__Challenge__: Read the data and repeat all of it exactly.

━━━

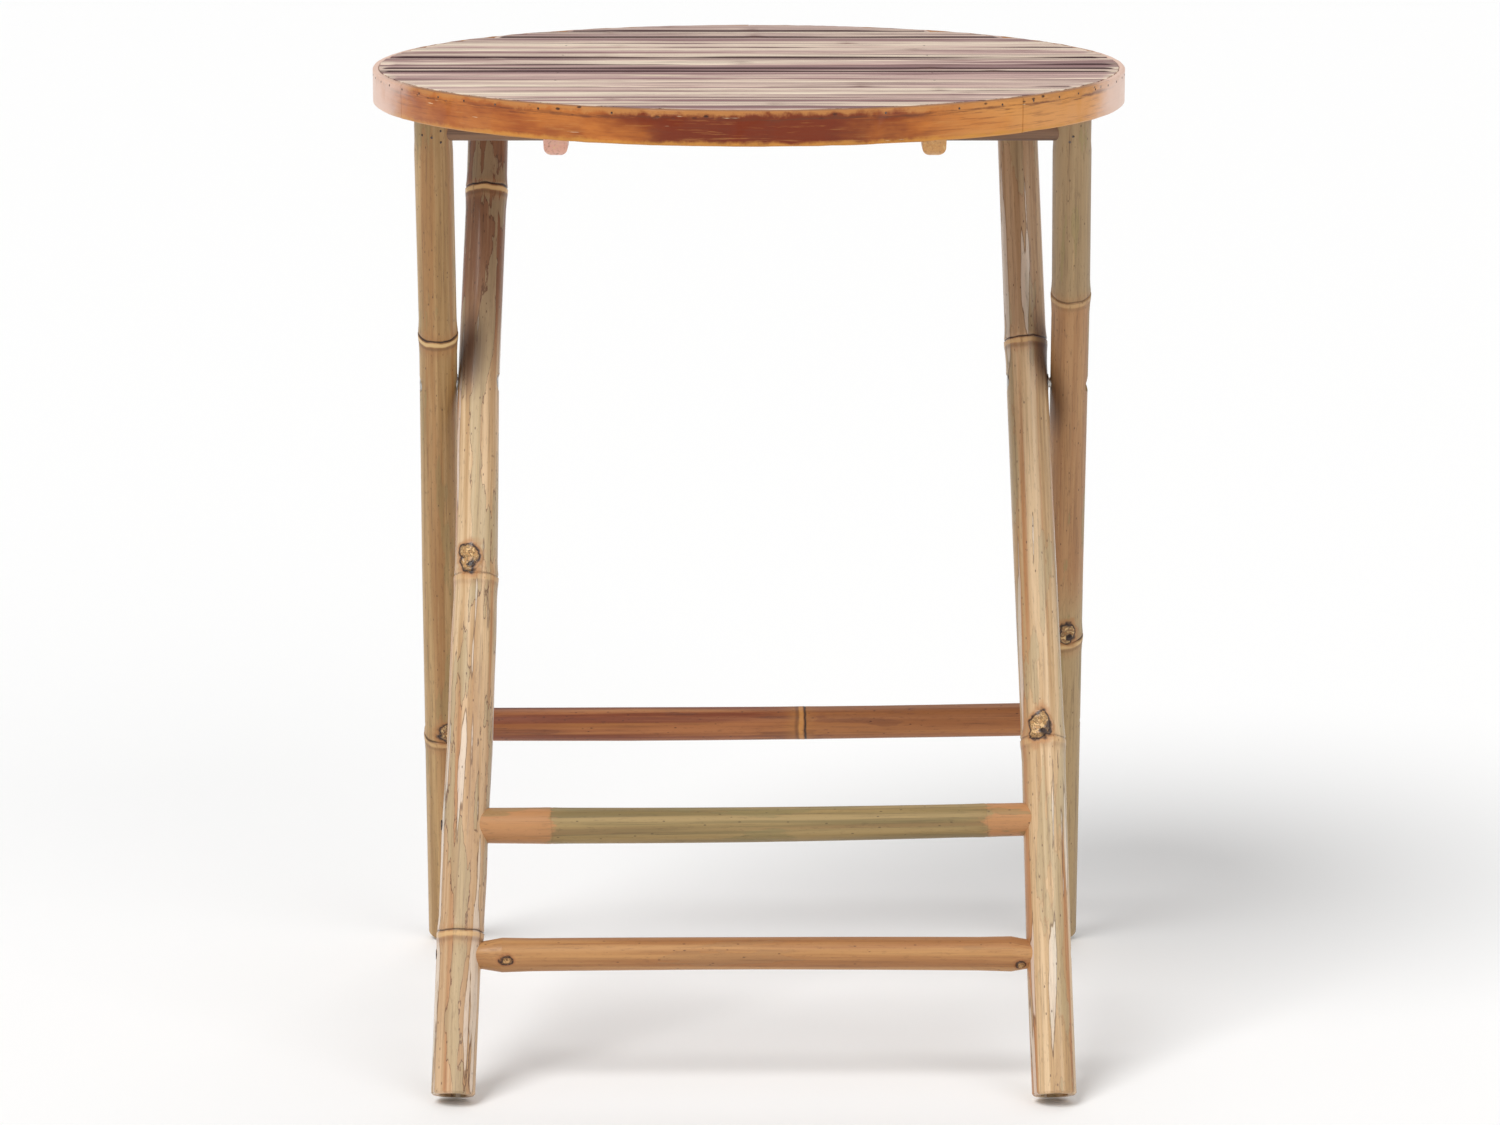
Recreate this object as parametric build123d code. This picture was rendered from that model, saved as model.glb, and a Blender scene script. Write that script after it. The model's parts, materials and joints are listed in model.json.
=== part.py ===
from build123d import *
import os
from math import atan2, cos, degrees, pi, sin, sqrt

# A round bamboo folding table, in millimetres. +Z is up, +Y points to the back, and the
# origin is on the floor under the middle of the top. Two crossed leg frames turn on a pair
# of pivot screws. The top turns on the outer frame's top rail, and its two bearers hook
# over the inner frame's top rail.

# ---- driving dimensions: top ----
table_height = 764.0
top_radius = 290.0
rim_height = 26.5
rim_thickness = 5.0
rim_drop = 0.4  # the rim's upper edge sits this far below the slats
rim_seam_gap = 0.6
rim_seam_bearings = (-46.0, 90.0, 206.0)  # degrees from +X round to +Y
slat_count = 24
slat_thickness = 8.5
slat_gap = 1.2
slat_edge_chamfer = 0.8
slat_end_clearance = 0.3
bearer_width = 18.0
bearer_depth = 16.5
bearer_x = {"left": -145.5, "right": 139.7}

# ---- driving dimensions: leg frames ----
pivot_z = 514.9
foot_y = 232.0
frame_offset = 3.0  # both frames sit this far to the right of the top's middle
spread_reference_z = 737.1
outer_half_width_top = 241.1
outer_half_width_floor = 257.2
inner_half_width_top = 207.9
inner_half_width_floor = 228.1
outer_leg_diameter_top = 29.6
outer_leg_diameter_floor = 29.0
inner_leg_diameter_top = 31.4
inner_leg_diameter_floor = 34.6
culm_wall = 5.5
diaphragm = 4.0
foot_ease = 1.5  # chamfer round the square-cut end of each foot
node_swell = 0.5
node_half_length = 5.0
node_crest_half_length = 1.5

# ---- driving dimensions: rails and stretchers ----
rail_z = 726.7
rail_diameter = 19.4
rail_running_clearance = 0.06
rail_tenon_past_axis = 7.0
outer_leg_past_rail = 18.0
inner_leg_past_rail = 13.0
lug_radius = 20.6
lug_corner_radius = 7.5
catch_clearance = 0.4
catch_wall = 9.0
stretcher_wall = 6.0
plug_reach = 36.0  # from the leg's axis to the plug's inner end
plug_clearance = 0.1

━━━

__Exercise answer__:
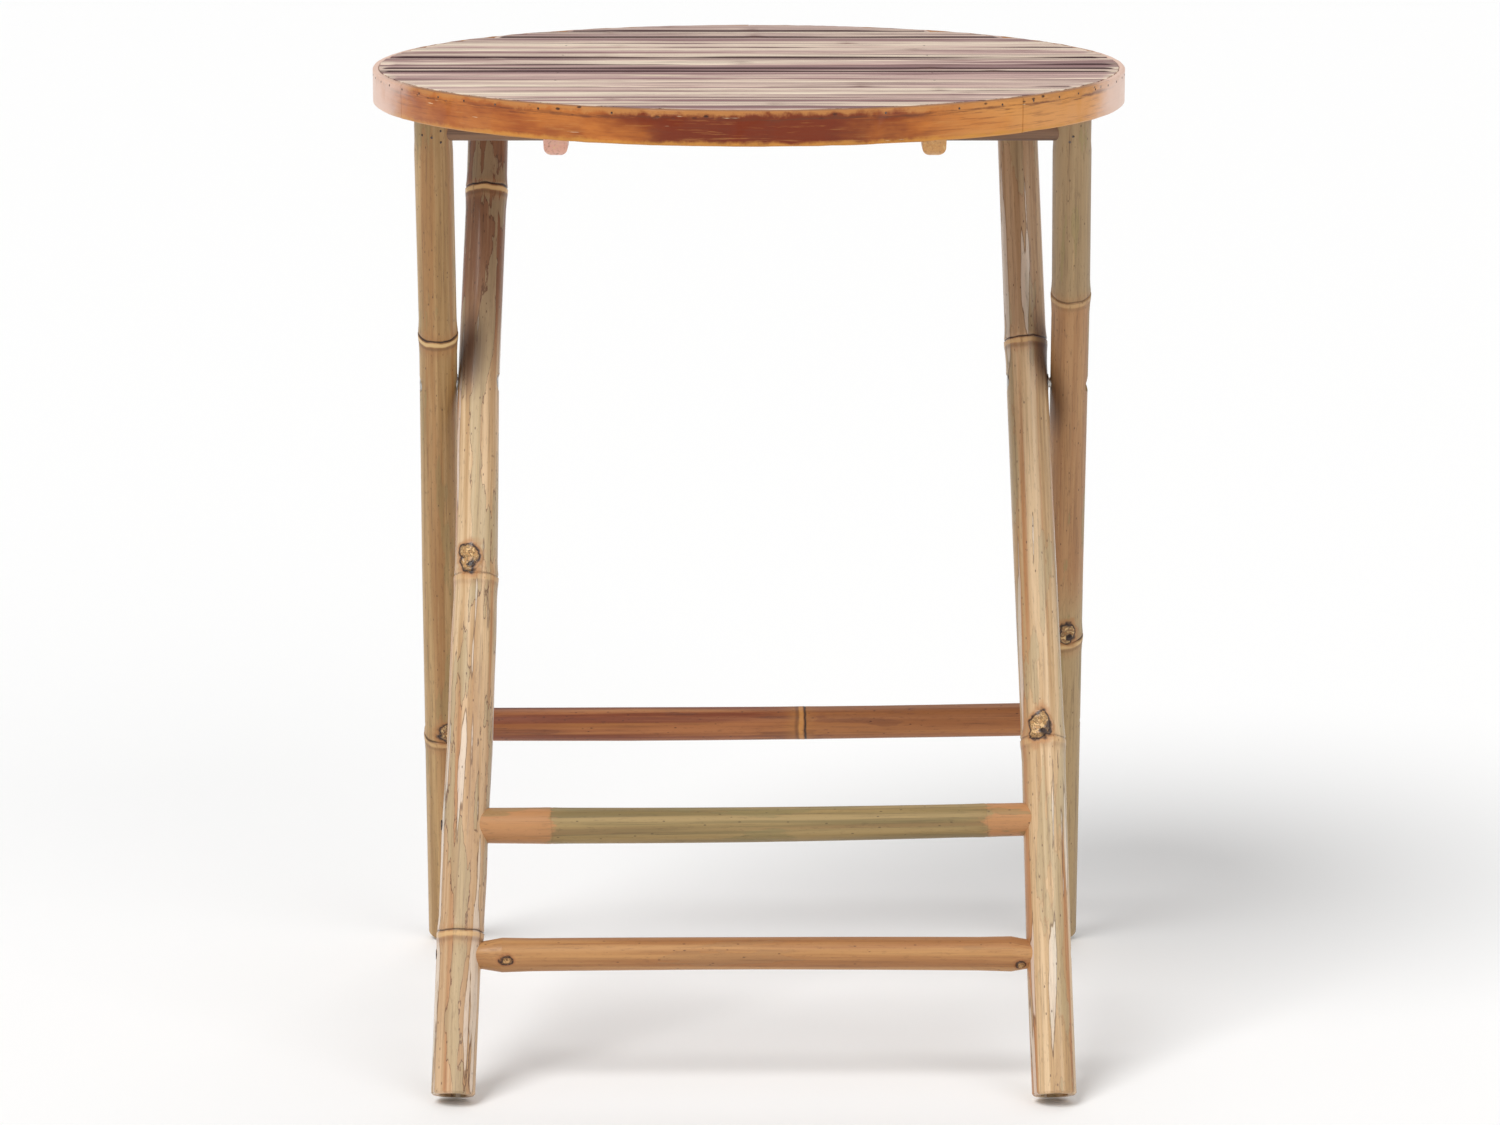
Recreate this object as parametric build123d code. This picture was rendered from that model, saved as model.glb, and a Blender scene script. Write that script after it. The model's parts, materials and joints are listed in model.json.
=== part.py ===
from build123d import *
import os
from math import atan2, cos, degrees, pi, sin, sqrt

# A round bamboo folding table, in millimetres. +Z is up, +Y points to the back, and the
# origin is on the floor under the middle of the top. Two crossed leg frames turn on a pair
# of pivot screws. The top turns on the outer frame's top rail, and its two bearers hook
# over the inner frame's top rail.

# ---- driving dimensions: top ----
table_height = 764.0
top_radius = 290.0
rim_height = 26.5
rim_thickness = 5.0
rim_drop = 0.4  # the rim's upper edge sits this far below the slats
rim_seam_gap = 0.6
rim_seam_bearings = (-46.0, 90.0, 206.0)  # degrees from +X round to +Y
slat_count = 24
slat_thickness = 8.5
slat_gap = 1.2
slat_edge_chamfer = 0.8
slat_end_clearance = 0.3
bearer_width = 18.0
bearer_depth = 16.5
bearer_x = {"left": -145.5, "right": 139.7}

# ---- driving dimensions: leg frames ----
pivot_z = 514.9
foot_y = 232.0
frame_offset = 3.0  # both frames sit this far to the right of the top's middle
spread_reference_z = 737.1
outer_half_width_top = 241.1
outer_half_width_floor = 257.2
inner_half_width_top = 207.9
inner_half_width_floor = 228.1
outer_leg_diameter_top = 29.6
outer_leg_diameter_floor = 29.0
inner_leg_diameter_top = 31.4
inner_leg_diameter_floor = 34.6
culm_wall = 5.5
diaphragm = 4.0
foot_ease = 1.5  # chamfer round the square-cut end of each foot
node_swell = 0.5
node_half_length = 5.0
node_crest_half_length = 1.5

# ---- driving dimensions: rails and stretchers ----
rail_z = 726.7
rail_diameter = 19.4
rail_running_clearance = 0.06
rail_tenon_past_axis = 7.0
outer_leg_past_rail = 18.0
inner_leg_past_rail = 13.0
lug_radius = 20.6
lug_corner_radius = 7.5
catch_clearance = 0.4
catch_wall = 9.0
stretcher_wall = 6.0
plug_reach = 36.0  # from the leg's axis to the plug's inner end
plug_clearance = 0.1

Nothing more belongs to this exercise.